Healthcare organizations need to search patient databases for clinical trials, research cohorts, and diagnostic patterns. HIPAA restricts who can access patient records and for what purpose. Encrypted search enables researchers to identify patients matching study criteria without accessing individual patient records. The database returns encrypted aggregate counts or anonymized cohort identifiers, never plaintext patient data.
Financial institutions need to search transaction databases for compliance screening, fraud detection, and sanctions checking. Searching for a sanctioned entity's name in a transaction database reveals the entity being investigated. Encrypted search enables compliance teams to screen transactions without revealing the sanctions list to the transaction database operator.

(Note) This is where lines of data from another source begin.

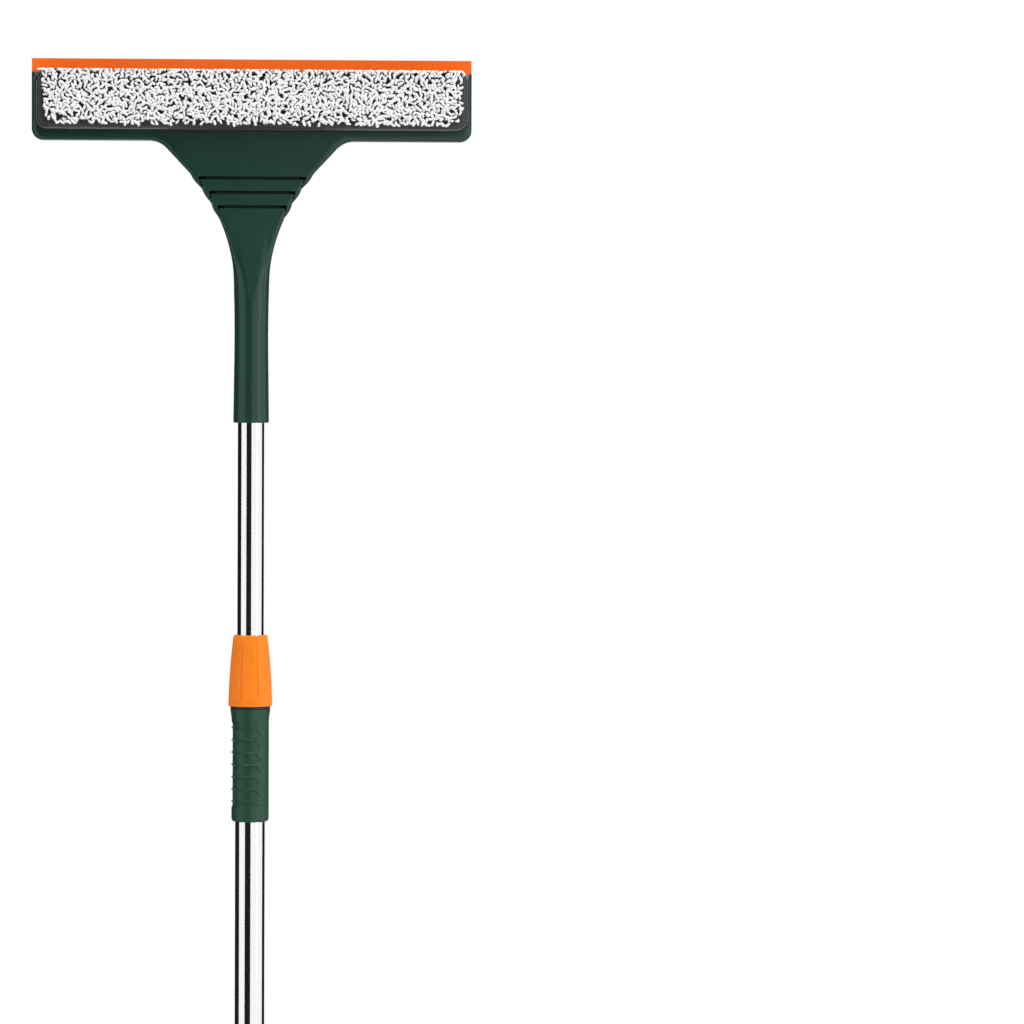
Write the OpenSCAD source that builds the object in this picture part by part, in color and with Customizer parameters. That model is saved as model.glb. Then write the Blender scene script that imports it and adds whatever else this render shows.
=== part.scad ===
// Telescopic window cleaning squeegee: a T-shaped plastic head with a rubber blade on top and a
// pile-faced pad in front, on a two-part steel pole with a twist-lock nut and a ribbed grip.
// Millimetres. +Z runs up the pole to the blade, -Y is the pad side, and z = 0 is the bottom end
// of the lower tube on the pole's axis.

/* [Pole] */
// Outside diameter of the lower tube
lower_od = 18; // [15:0.5:24]
// Wall of both steel tubes
tube_wall = 0.5; // [0.4:0.1:1]
// Lower tube in sight between the end cap and the grip
lower_show = 340; // [200:5:600]
// Upper tube in sight between the lock nut and the head, as stored
upper_show = 126; // [122:2:300]
// Upper tube below the top of the lock nut, as stored
upper_hidden = 291; // [220:5:320]

/* [Grip and lock nut] */
// Length of the rubber grip
grip_len = 68.5; // [50:0.5:110]
// Rubber outside the collet's skirt
grip_wall = 1.15; // [0.8:0.05:3]
// Height of the lock nut
nut_len = 42.2; // [36:0.2:60]
// Flats round the lock nut
nut_flats = 10; // [6:1:12]
// Finger ribs on the grip
rib_count = 7; // [3:1:9]

/* [Head] */
// Width of the head and the blade
head_w = 260; // [180:5:400]
// Head from the handle's rim to the blade's edge
head_h = 215; // [170:1:280]
// Height of the green crossbar
bar_h = 37.4; // [30:0.2:60]
// Front to back thickness of the crossbar and the neck
bar_t = 16; // [14:0.5:24]
// Round part of the handle
handle_len = 72.5; // [50:0.5:90]
// Rubber in sight above the rail
blade_show = 8; // [5:0.5:15]
// Rubber's thickness at the rail
blade_t = 3; // [2:0.1:5]

/* [Pad] */
// Depth of the foam body in front of the backing board
pad_t = 13; // [8:0.5:25]
// Depth of the pile
pile_t = 4.7; // [3:0.1:12]

/* [Hidden] */
$fn = 64;
past = 1;               // how far a cutter runs past the face that it opens
run_gap = 0.05;         // radial clearance of close running fits
turn_gap = 0.1;         // radial clearance of the nut and of the swivel
seat_gap = 0.15;        // clearance round a part set in a rebate

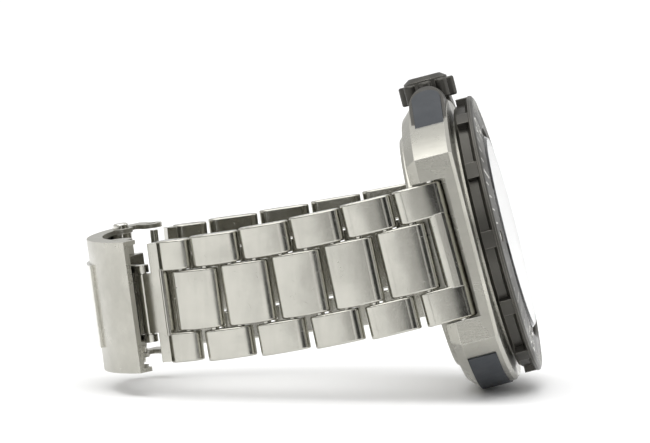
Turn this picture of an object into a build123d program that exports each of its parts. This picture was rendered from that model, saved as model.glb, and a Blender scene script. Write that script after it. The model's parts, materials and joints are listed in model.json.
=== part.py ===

Cloud database services can offer encrypted search as a premium feature. Customers upload encrypted databases and submit encrypted queries. The cloud service evaluates queries without accessing plaintext data, eliminating the trust requirement that currently prevents organizations from storing their most sensitive data in the cloud.
Performance and Scale
Encrypted database queries are inherently more expensive than plaintext queries. The overhead comes from two sources: the computational cost of homomorphic operations and the ciphertext expansion that increases data transfer.
For small to medium databases (up to millions of records), H33's encrypted search is practical for interactive use. SIMD batching with 4096 slots amortizes the per-record cost, and encrypted indexing reduces the number of records that must be scanned. A hundred-thousand-record database with an encrypted hash index can answer exact match queries with latency measured in tens of milliseconds.
For large databases (billions of records), hybrid approaches combine encrypted search with other privacy techniques. The database is partitioned, and coarse-grained filtering is performed with lightweight techniques (like encrypted Bloom filters) to identify candidate partitions. Fine-grained FHE search is then applied only to the candidate partitions, reducing the computational cost to a practical level.
H33's production pipeline, processing 2,293,766 operations per second at 38 microseconds per operation, provides the raw computational throughput to make encrypted search viable at scale. The challenge is not raw throughput but efficient query planning that minimizes the number of homomorphic operations per query. This is where encrypted indexing and query optimization create the most value.
Encrypted database search is the next frontier after encrypted computation. Organizations have accepted that computation can happen on encrypted data. The next step is accepting that search, the most fundamental database operation, can also happen on encrypted data. H33 is building the infrastructure to make that step practical.